'Instagram Stories. A Happily Ever After?’
No one wants to be the next Kodak. A company that was the indisputable leader in its field until the future arrived and it refused to adapt. It stood as an example of exactly what not to do in business, and while many companies still stubbornly refuse to plan for their own obsolescence, many others have taken the lesson to the heart.
Instagram, for example. When Vine’s share of the social media market began to grow, Instagram fought back by adding its own video feature. And now, as Snapchat’s popularity reaches a peak with an estimated 100M daily users, 65% of whom actively post content, Instagram has adopted its rival’s key feature with Instagram Stories.
Which, on the surface of things, makes unquestionable sense. A free social media app’s revenue relies on being able to serve ads to its user-base, meaning that constant engagement with the app is imperative. Any barriers to that interaction must be removed. According to Kevin Systrom, Instagram’s co-founder and CEO, the Instagram feed was treated with a certain reverence that ran counter to regular active engagement. This led to the trend of the ‘Finstagram’: secondary accounts that are created — usually by young women — to act as a more intimate space in which to share more regularly, and with less concern for presentation.
In short, Instagram Stories was created because Systrom and his team needed to circumvent some of the unwritten rules that caused users to post so infrequently. So a function that borrows so heavily from the laissez-faire inclinations of Snapchat allows users to — in the words of Systrom,
“…experiment with a bunch of different creativity in this new format…If Instagram is built around highlights, we’re filling in the space in between…We’re capturing all the world’s moments, not just the best ones.”
Which might just be the problem. On the one hand it addresses an issue: That of a decreasing number of average posts per user. But on the other, it may solve this problem at the expense of Instagram’s core appeal. This is an app that rose to prominence because its users could rely on it to provide beautiful, perfectly curated images from professional and amateur creative minds alike. This is an app that, with the help of numerous filters, allows anyone with a smartphone to feel like — and maybe even become — an artist, a photographer, a model. There is something highly aspirational about the app.
Stories, though only one feature, could be the beginning of a slippery slope. It could mark a shift towards Instagram becoming a constant stream of banal content. In the long-term, this could alienate Instagram’s core users.
But all of this is very much conjecture. It’s worth noting that this is hardly the first time the product has seen a fundamental shift in its features. It was originally called Burbn and was predominantly a location check-in app, but after observing the way its users interacted with the service, the team noticed something interesting. People weren’t using the check-in, but they were utilising the photo-sharing function. And so that became the foundation upon which Instagram as we know it was built. So perhaps this latest change will merely be a reflection of that initial shift.
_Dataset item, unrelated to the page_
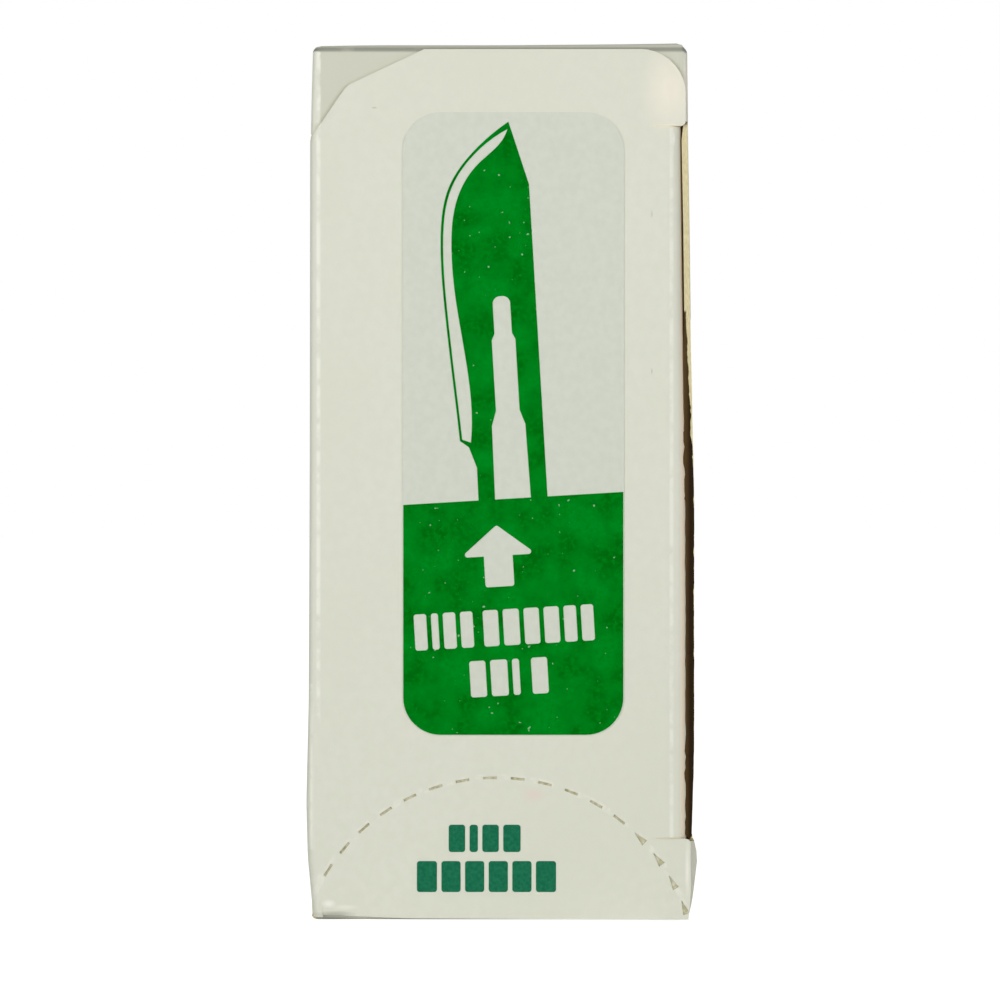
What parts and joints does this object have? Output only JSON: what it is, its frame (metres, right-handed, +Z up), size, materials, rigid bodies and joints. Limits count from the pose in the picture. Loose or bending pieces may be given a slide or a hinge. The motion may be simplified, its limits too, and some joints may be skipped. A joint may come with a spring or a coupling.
{
  "type": "folding carton for scalpel blades",
  "caption": "Upright folding carton for wrapped scalpel blades: a card sleeve with a side-hinged lid that tucks in between two slits, a perforated tear tab and a paper label.",
  "frame": {"origin": "centre of the carton's bottom wall, on the surface that it stands on", "axes": "+X towards the lid's free edge, +Y from the lid to the back, +Z up"},
  "size_m": [0.042, 0.0841, 0.0964],
  "materials": {
    "board": "smooth coated white face, cream raw edges, slightly yellowed",
    "label_paper": "smooth white self-adhesive paper",
    "green_ink": "slightly mottled solid green print",
    "teal_ink": "matt dark green print"
  },
  "bodies": {
    "carton": {"carton": "board"},
    "lid": {"lid": "board", "blade_label": "label_paper", "label_print": "green_ink", "tab_print": "teal_ink"}
  },
  "joints": [
    {"name": "lid_hinge", "type": "hinge", "parent": "carton", "child": "lid", "pos_m": [-0.021, -0.042, 0.0482], "axis": [0, 0, -1], "range_deg": [0, 180]}
  ]
}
At the end of the day, people are fickle, and love for a social media app can very quickly turn to disdain and then indifference. Bebo has long since been relegated to a forgotten corner of the internet. Myspace’s failure to capitalise on the strength of its music function, led it down a similar path, even with the much-publicised backing of super star Justin Timberlake. Even now, the two pillars of modern social media are suffering: Facebook is still dealing with a reported great youth migration, and Twitter’s growth has stalled, sending a ripple of panic through investors. And many of the new kids on the block, such as Ello, and Medium are contending with their own troubles.
With all this in mind, we’re left with a simple question. Is it better to adapt, in an attempt to attract the widest possible user-base? Or should the emphasis be placed on developing the things that saw you rise to prominence in the first place?
I guess we’ll just have to wait to see how this story turns out.